- Born: Panagiota Roupa 3 April 1969 (age 57) Kalamata, Peloponnese, Greece
- Organization: Revolutionary Struggle
- Movement: Anarchism in Greece
- Criminal status: Conditional release
- Criminal charge: Terrorism
- Penalty: Life imprisonment
- Accomplice: Nikos Maziotis [el]

= Pola Roupa =

Greek anarchist (b. 1969)

Panagiota Roupa (Παναγιώτα Ρούπα; ), commonly known by her nickname Pola Roupa (Πόλα Ρούπα (Note: Also transliterated as Paula Roupa, Paula Rupa or Pola Rupa.)), is a Greek anarchist militant and former leader of the proscribed terrorist organisation Revolutionary Struggle.

==Biography==
Pola Roupa was born in the Peloponnesian city of Kalamata, in 1969. Her father, a Marxist veteran of the Greek resistance, educated her in left-wing politics from an early age. She enrolled in the University of Athens to study mathematics and became involved in student activism, for which she was arrested in 1991 after she was caught flyposting. Her treatment in police custody radicalised her towards anti-statism.

In November 1995, marking the 22nd anniversary of the Athens Polytechnic uprising, she took part in an occupation of the National Technical University of Athens, during which she met the anarchist militants Nikos Maziotis and Lambros Foundas, with whom she established the nucleus for the armed organisation Revolutionary Struggle (RS).
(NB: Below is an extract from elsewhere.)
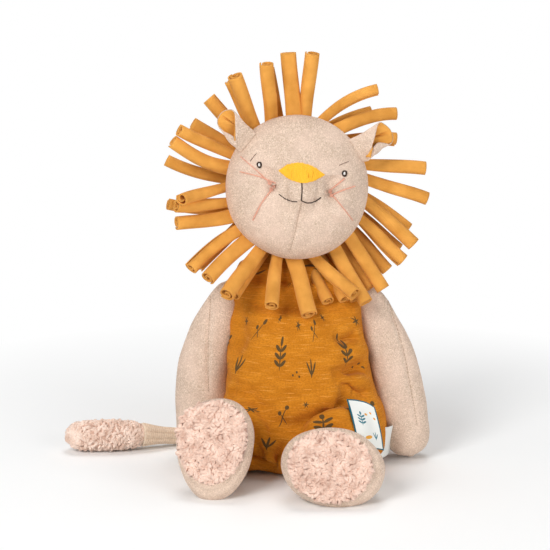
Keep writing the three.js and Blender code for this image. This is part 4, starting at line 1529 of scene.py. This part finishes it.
def spiral_lines(radius, looseness):
    """The outer and inner line of a strip wound inwards, and how far along it each point lies."""
    angles, reach = [0.0], [radius]
    step = 2 * math.pi / ROLL_FACETS
    while reach[-1] - JERSEY_THICKNESS > ROLL_CORE_RADIUS:
        turns = angles[-1] / (2 * math.pi)
        wound = min(max(turns - WINDING_START_TURNS, 0) / WINDING_EASE_TURNS, 1)
        gap = OUTER_WINDING_GAP + (INNER_WINDING_GAP * looseness - OUTER_WINDING_GAP) * wound
        reach.append(reach[-1] - (JERSEY_THICKNESS + gap) * step / (2 * math.pi))
        angles.append(angles[-1] + step)
    angles, reach = np.array(angles), np.array(reach)
    way = np.stack([np.cos(angles), np.sin(angles)], 1)
    outer = way * reach[:, None]
    thickness = JERSEY_THICKNESS * np.minimum(ROLL_EDGE_SHARE + angles * ROLL_EDGE_TAPER, 1)
    run = np.concatenate([[0], np.cumsum(np.linalg.norm(np.diff(outer, axis=0), axis=1))])
    return outer, way * (reach - thickness)[:, None], run


def roll_direction(clock, swing, lift):
    angle, rise = math.radians(clock + swing), math.radians(lift)
    return vec(math.sin(angle) * math.cos(rise), math.cos(angle) * math.cos(rise), math.sin(rise))


def place_on_head(clock, depth, sunk):
    """A point on the head's round at a depth of its own frame, sunk in from the skin."""
    place = roll_direction(clock, 0, 0) * (head_radius_at(depth) - sunk)
    place[2] = depth
    return place


def roll_faces(rows, columns):
    """Faces of a roll: round its wound cloth, and along the cut edge at both open ends."""
    faces = grid_faces(rows, columns)
    last = (rows - 1) * columns
    for a in range(columns // 2 - 1):
        b = columns - 1 - a
        faces.append((a, b, b - 1, a + 1))
        faces.append((last + a + 1, last + b - 1, last + b, last + a))
    return faces


def add_roll(name, row, depth, number):
    """A strip of jersey wound up, pinched at its sewn root, with a bend and a lift of its own."""
    clock, swing, bend, lift, length_share, thickness_share = row
    looseness = RANDOM.uniform(*ROLL_LOOSENESS_SHARES)
    outer, inner, run = spiral_lines(ROLL_RADIUS * ROLL_SKIN_SHARE * thickness_share, looseness)
    turn = math.pi + ROLL_EDGE_SWING * math.sin(math.radians(GOLDEN_DEGREES * number))
    spin = np.array([[math.cos(turn), math.sin(turn)], [-math.sin(turn), math.cos(turn)]])
    outline = np.concatenate([outer, inner[::-1]]) @ spin
    around = np.arctan2(outline[:, 1], outline[:, 0])
    runs = np.concatenate([run, run[::-1]])
    length = ROLL_LENGTH * length_share + ROLL_ROOT_DEPTH
    centre = place_on_head(clock, depth, ROLL_ROOT_DEPTH)
    wander = vec(*[RANDOM.uniform(-1, 1) for _ in range(3)]) * ROLL_WANDER
    squeeze = RANDOM.uniform(*ROLL_SQUEEZE_SHARES)
    phase = RANDOM.uniform(0, 2 * math.pi)
    root_width = RANDOM.uniform(*ROLL_ROOT_WIDTH_SHARES)
    rings, uvs = [], []
    for step in range(ROLL_STEPS + 1):
        share = step / ROLL_STEPS
        direction = roll_direction(clock, swing + bend * share, lift * share ** LIFT_POWER)
        if step:
            middle = share - 0.5 / ROLL_STEPS
            way = roll_direction(clock, swing + bend * middle, lift * middle ** LIFT_POWER)
            centre = centre + way * length / ROLL_STEPS
        pinch = math.exp(-((share / ROOT_PINCH_SHARE) ** 2))
        flat = squeeze * (1 - ROLL_PINCH_SHARE * pinch)
        wide = 1 + (root_width - 1) * pinch
        creasing = ROLL_CREASE_SHARE + ROOT_CREASE_SHARE * pinch
        crease = 1 - creasing * np.cos(ROLL_CREASES * around + phase + ROLL_CREASE_TURN * share)
        place = centre + wander * math.sin(math.pi * share * ROLL_WANDER_WAVES)
        rings.append(ring_at(place, direction, FACE_OUT, outline * crease[:, None], flat, wide))
        uvs.append(np.stack([runs, np.full(len(runs), share * length)], 1))
    vertices = from_face(np.concatenate(rings))
    faces = roll_faces(len(rings), len(outline))
    piece = make_object(f"{name}_jersey", vertices, faces, MANE_JERSEY, np.concatenate(uvs))
    assigned(piece, "head", name)


def add_mane():
    layers = (("front", FRONT_ROLL_SHARES, 1.0), ("back", BACK_ROLL_SHARES, BACK_LAYER_SHARE))
    for layer, rows, depth_share in layers:
        depth = -(ROLL_RADIUS + SEAM_GAP) * depth_share
        for number, row in enumerate(rows):
            add_roll(f"mane_roll_{layer}_{number + 1:02d}", row, depth, number)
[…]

Roupa quickly fell in love with Maziotis, whom she admired for his commitment to revolutionary activism. In 1997, Maziotis attempted to bomb the Ministry of Development, but the bomb didn't explode, and his fingerprints were found on its casing. He was caught and tried in 1999, resulting in him being sentenced to 3 years and 6 months in prison.

Maziotis' release in 2002 coincided with the collapse of the 17 November Group, presenting him and Roupas with an opportunity for their own organisation to make its debut. In September 2003, they set off two bombs at the courthouse of the Hellenic Military Academy during the trial of members of 17N, wounding a police officer. Motivated by its own revolutionary politics — as well as widespread corruption in Greece, police brutality and the ongoing war on terror, among other motives — RS carried out a series of attacks modelled on the earlier activities of 17N, notably firing a rocket-propelled grenade at the Embassy of the United States in 2007 and exploding a car bomb at the Bank of Greece in 2014. During this period, Roupa and Maziotis had a son together; they named him Lambros after their comrade Lambros Foundas, who had been killed in a firefight with police in March 2010.

In April 2010, Roupa and Maziotis were arrested, along with four other members of the RS. Michalis Chrisochoidis confidently declared the effective end of the group, as most of its core membership had been detained. In October 2012, after 18 months in pre-trial detention, Maziotis and Roupa were granted conditional release, which they used to escape, becoming fugitives. In a later interview Maziotis claimed he and Roupa and gone on the run so that they could raise their child together, "without him having to see us behind bars". In July 2014, Maziotis was injured and rearrested after a shootout with the police in Athens. Counter-terrorism police subsequently located the couple's hideout in Marousi, but by the time they raided it, Roupa had already escaped with her four-year-old son. With Maziotis once again in prison and Foundas dead, Roupa became the main leader of the RS. But as she was mainly an ideologue, not a guerrilla like her partner, she faced difficulties regrouping the organisation, aside from having to care for her young child.

On 21 January 2016, Roupa hijacked a helicopter, ordering the pilot at gunpoint to fly over the courtyard of Korydallos Prison, in an attempt to break Maziotis out. But the pilot resisted and landed the helicopter, forcing Roupa to flee. By this time, she was considered by the Greek authorities to be the country's "No. 1 most-wanted domestic terrorist". On 5 January 2017, counter-terrorism police arrested her in the Athenian suburb of Ilioupoli, where she had been living clandestinely with her 6-year-old son, who was taken into protective custody. Her arrest marked the definitive defeat of the RS. At the time of her arrest, she was the first and only woman known to have led a terrorist organisation in Greece.

In April 2021, Roupa's double life sentence of 50 years was commuted to 6 years and 3 months. On 17 November 2023, Roupa was released from prison after serving 5 years of her sentence, having been granted a conditional release as she is the mother of an underaged child.